EU backs Ukraine’s membership bid as war brings huge shift
BRUSSELS/KYIV, Ukraine, June 17 (Reuters) – The European Union gave its blessing on Friday for Ukraine and its neighbour Moldova to become candidates to join, in the most dramatic geopolitical shift to result from Russia’s invasion.
Ukraine applied to join the EU just four days after Russian troops poured across its border in February. Four days later, so did Moldova and Georgia – smaller ex-Soviet states also contending with separatist regions occupied by Russian troops.
“Ukraine has clearly demonstrated the country’s aspiration and the country’s determination to live up to European values and standards,” the EU’s executive Commission head Ursula von der Leyen said in Brussels. She made the announcement wearing Ukrainian colours, a yellow blazer over a blue shirt.
President Voloymyr Zelenskiy thanked von der Leyen and EU member states on Twitter for a decision he called “the first step on the EU membership path that’ll certainly bring our victory closer”.
Moldova’s President Maia Sandu hailed a “strong signal of support for Moldova & our citizens!” and said she counted on the support of EU member states.
“We’re committed to working hard,” she said on Twitter.
While recommending candidate status for Ukraine and Moldova, the Commission held off for Georgia, which it said must meet more conditions first.
Von der Leyen said Georgia has a strong application but had to come together politically. A senior diplomat close to the process cited setbacks in reforms there.
Leaders of EU countries are expected to endorse the decision at a summit next week. The leaders of the three biggest – Germany, France and Italy – had signalled their solidarity on Thursday by visiting Kyiv, along with the president of Romania.

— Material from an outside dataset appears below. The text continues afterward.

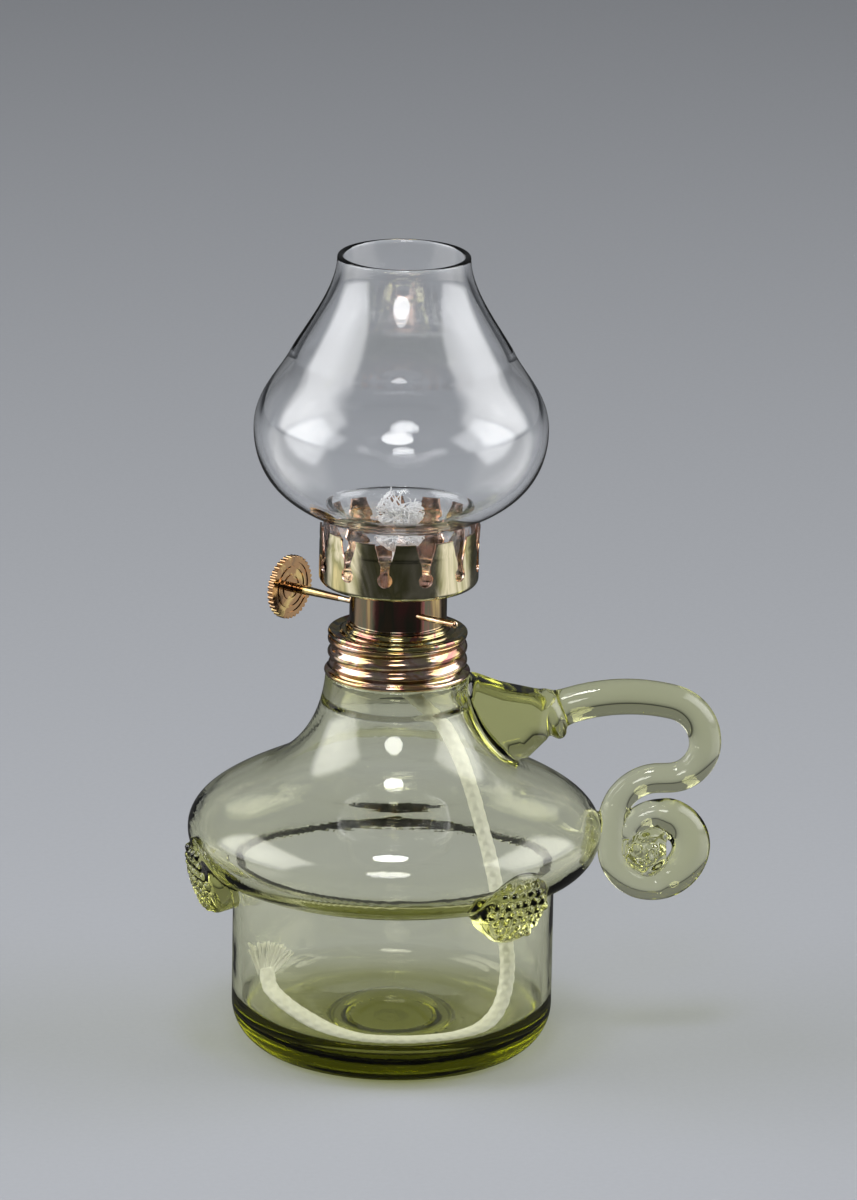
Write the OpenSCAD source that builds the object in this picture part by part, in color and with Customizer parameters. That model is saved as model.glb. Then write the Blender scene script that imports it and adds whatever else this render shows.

“Ukraine belongs to the European family,” Germany’s Olaf Scholz said after meeting President Volodymyr Zelenskiy.
Ukraine and Moldova will still face a lengthy process to achieve the standards required for membership, and there are other candidates in the waiting room. Nor is membership guaranteed – talks have been stalled for years with Turkey, officially a candidate since 1999.
But launching the candidacy process, a move that would have seemed unthinkable just months ago, amounts to a shift on par with the decision in the 1990s to welcome the ex-Communist countries of Eastern Europe.
“Precisely because of the bravery of the Ukrainians, Europe can create a new history of freedom, and finally remove the grey zone in Eastern Europe between the EU and Russia,” Zelenskiy said in his nightly video address.
If admitted, Ukraine would be the EU’s largest country by area and its fifth most populous. All three hopefuls are far poorer than any existing EU members, with per capita output around half that of the poorest, Bulgaria.
All have recent histories of volatile politics, domestic unrest, entrenched organised crime, and unresolved conflicts with Russian-backed separatists proclaiming sovereignty over territory protected by Moscow’s troops.
President Vladimir Putin ordered his “special military operation” officially to disarm and “denazify” Ukraine. One of his main objectives was to halt the expansion of Western institutions which he called a threat to Russia.
But the war, which has killed thousands of people, destroyed whole cities and set millions to flight, has had the opposite effect. Finland and Sweden have applied to join the NATO military alliance, and the EU has opened its arms to the east.
Within Ukraine, Russian forces were defeated in an attempt to storm the capital in March, but have since refocused on seizing more territory in the east.
The nearly four-month-old war has entered a punishing attritional phase, with Russian forces relying on their massive advantage in artillery firepower to blast their way into Ukrainian cities.
Ukrainian officials said their troops were still holding out in Sievierodonetsk, site of the worst fighting of recent weeks, on the east bank of the Siverskyi Donets river. It was impossible to evacuate more than 500 civilians who are trapped inside a chemical plant, the regional governor said.
In the surrounding Donbas region, which Moscow claims on behalf of its separatist proxies, Ukrainian forces are mainly defending the river’s opposite bank.
Near the frontline in the ruins of the small city of Marinka, Ukrainian police made their way into a cellar searching for anyone who wanted help to evacuate. A group of mainly elderly residents huddled on mattresses in candlelight.
“There’s space down here, you could join us,” joked one man as the officers came in. A woman named Nina sighed in the darkness: “There is nowhere. Nowhere. Nowhere to go. All the houses have been burnt out. Where can we go?”
In the south, Ukraine has mounted a counter-offensive, claiming to have made inroads into the biggest swath still held by Russia of the territory it seized in the invasion. There have been few reports from the frontline to confirm the situation in that area.
Ukraine claimed its forces had struck a Russian tugboat bringing soldiers, weapons and ammunition to Russian-occupied Snake Island, a strategic Black Sea outpost.